Ray Zhang, représentant d'AliExpress Korea, en conférence à l'hôtel Lotte à Séoul (©The Chosun Daily).
Ray Zhang, représentant d’AliExpress Korea, en conférence à l’hôtel Lotte à Séoul (©The Chosun Daily).

L’ensemble des investissements d’Ali proposeront rapidement la généralisation du délai de livraison raccourci à 5 jours pour le marché coréen (au lieu de 3 à 4 semaines). Puis, le centre de logistique prévu sur le sol coréen proposera un délai de 1 à 2 jours. L’entreprise chinoise tend donc à répondre aux exigences des consommateurs en améliorant les services de livraison tout en proposant des prix toujours aussi bas.

Temu

La nouvelle plateforme chinoise d’e‑commerce a récemment créé, le 23 février dernier, une entité (Whale Co.) pour ses opérations en Corée. Cela pourrait peut-être correspondre à la demande faite par la KFTC le 26 mars dernier que toutes les sociétés étrangères de commerce en ligne nomment un agent national. En tout cas, la volonté de Temu est claire : gagner du terrain en Corée du Sud.

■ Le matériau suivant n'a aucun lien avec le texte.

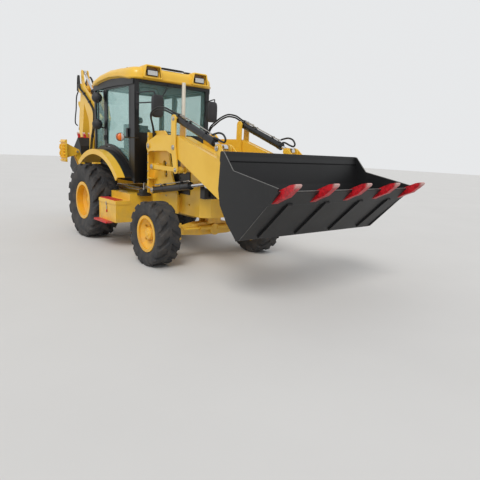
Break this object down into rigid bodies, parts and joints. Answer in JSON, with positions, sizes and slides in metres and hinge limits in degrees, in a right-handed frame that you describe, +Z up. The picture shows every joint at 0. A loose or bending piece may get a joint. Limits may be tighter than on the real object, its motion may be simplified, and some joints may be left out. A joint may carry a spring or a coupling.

Le gouvernement coréen prêt à défendre ses entreprises

L’ascension fulgurante d’AliExpress et Temu en Corée du Sud sonne comme un réveil pour l’écosystème du commerce électronique local. Face à cela, plusieurs questions se posent quant à l’avenir du e‑commerce en Corée. Comment les entreprises locales peuvent-elles se redéfinir pour rester compétitives ? Les mesures réglementaires mises en place par le gouvernement coréen seront-elles suffisantes pour équilibrer le marché et protéger les consommateurs et les PME locales ? Peut-être assisterons-nous à une transformation des modèles d’affaires locaux, poussant les entreprises coréennes à innover davantage.